La mia vita è un sentiero, ed è un sentiero fatto di essenza e di assenza.
Comunque, parlavamo di Steve. Steve ha una guida sicura e ferma. Conosce tutte le strade del Kenya e sa bene dove portarci. E nelle strade, perlopiù sterrate, mi guardo intorno e vedo colore. Vedo strade di un colore argilla deciso, forte. Vedo il cielo azzurro come non mai. Cespugli di un verde vibrante, jaracande lilla, e sorrisi. Bisognerebbe soffermarsi più spesso sul colore di un sorriso. I sorrisi che riceviamo questa settimana sono parte di quel tutto, mai come ora percettibile. Siamo insieme. Il sorriso è essenza. E ancora penso all’assenza.
La mia vita è un sentiero, ed è un sentiero fatto di essenza e di assenza. Cromaticamente parlando, l’assenza di colore è nero. E anche quello deve essere parte del mio sentiero. Il mio sentiero ha tutti i colori, i grandi spazi, il vero e proprio riempimento d’anima arrivatemi grazie ai giri in jeep con Steve in Kenya.

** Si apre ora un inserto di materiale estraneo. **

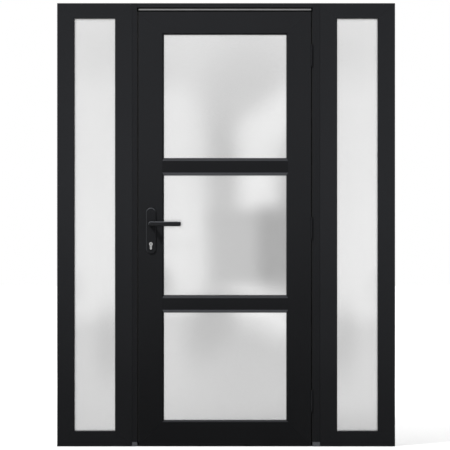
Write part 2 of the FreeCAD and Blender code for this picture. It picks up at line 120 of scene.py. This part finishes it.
class Tree:
    """Short way to add and link the nodes of one material."""

    def __init__(self, name):
        self.material = bpy.data.materials.new(name)
        self.material.use_nodes = True
        self.nodes = self.material.node_tree.nodes
        self.links = self.material.node_tree.links
        self.shader = self.nodes["Principled BSDF"]
        self.place = self.add("ShaderNodeTexCoord").outputs["Object"]

    def add(self, kind, **settings):
        node = self.nodes.new(kind)
        for key, value in settings.items():
            setattr(node, key, value)
        return node

    def link(self, source, target):
        self.links.new(source, target)

    def split(self, vector):
        """The three parts of a vector, by axis."""
        node = self.add("ShaderNodeSeparateXYZ")
        self.link(vector, node.inputs[0])
        return node.outputs

    def stretched(self, scale):
        """The place, stretched along each axis before a texture reads it."""
        node = self.add("ShaderNodeMapping")
        node.inputs["Scale"].default_value = scale
        self.link(self.place, node.inputs["Vector"])
        return node.outputs["Vector"]

    def noise(self, scale, detail=2.0, roughness=0.5, vector=None):
        node = self.add("ShaderNodeTexNoise")
        node.inputs["Scale"].default_value = scale
        node.inputs["Detail"].default_value = detail
        node.inputs["Roughness"].default_value = roughness
        self.link(vector or self.place, node.inputs["Vector"])
        return node.outputs["Fac"]

    def ramp(self, source, low, high, to_low, to_high, smooth=False):
        """A value drawn from one range onto another."""
        node = self.add("ShaderNodeMapRange")
        node.interpolation_type = "SMOOTHSTEP" if smooth else "LINEAR"
        limits = {"From Min": low, "From Max": high, "To Min": to_low, "To Max": to_high}
        for key, value in limits.items():
            node.inputs[key].default_value = value
        self.link(source, node.inputs["Value"])
        return node.outputs["Result"]

    def spread(self, noise, to_low, to_high):
        """The middle of a noise, drawn out from one value to another."""
        return self.ramp(noise, 0.3, 0.7, to_low, to_high)

    def math(self, operation, first, second=None):
        node = self.add("ShaderNodeMath", operation=operation)
        for socket, value in zip(node.inputs, (first, second)):
            if value is None:
                continue
            if isinstance(value, (int, float)):
                socket.default_value = value
            else:
                self.link(value, socket)
        return node.outputs[0]

    def distance(self, first, second):
        """Length of a line from its parts along two axes."""
        squares = [self.math("POWER", self.math("ABSOLUTE", part), 2.0) for part in (first, second)]
        return self.math("SQRT", self.math("ADD", *squares))

    def blend(self, share, first, second):
        """Mix of two colours, each a colour or an output."""
        node = self.add("ShaderNodeMix", data_type="RGBA")
        factor, first_socket, second_socket = node.inputs[0], node.inputs[6], node.inputs[7]
        self.link(share, factor)
        for socket, value in ((first_socket, first), (second_socket, second)):
            if isinstance(value, tuple):
                socket.default_value = value
            else:
                self.link(value, socket)
        return node.outputs[2]

    def bump(self, height, strength, distance):
        node = self.add("ShaderNodeBump")
        node.inputs["Strength"].default_value = strength
        node.inputs["Distance"].default_value = distance
        self.link(height, node.inputs["Height"])
        self.link(node.outputs["Normal"], self.shader.inputs["Normal"])


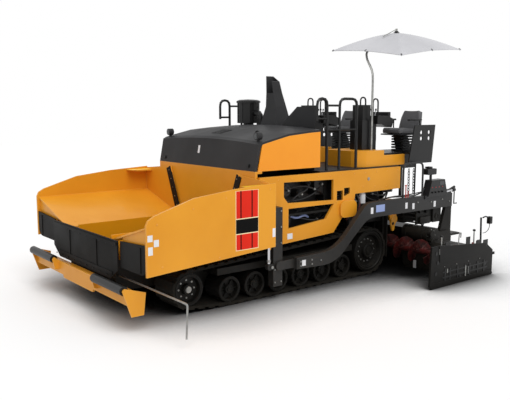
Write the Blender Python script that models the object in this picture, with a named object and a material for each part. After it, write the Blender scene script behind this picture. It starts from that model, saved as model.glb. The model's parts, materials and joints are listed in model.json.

Ma per ripensarci, per ritornare a quelle emozioni, devo prima svuotare il sentiero, renderlo senza colore, rumoroso, e lasciare che la trascendenza lo riempia. C’è un tempo per tutto. Un tempo per il nero, che dà poi spazio al colore. Assenza ed essenza. Che liberano del superfluo, e riempiono di immensità.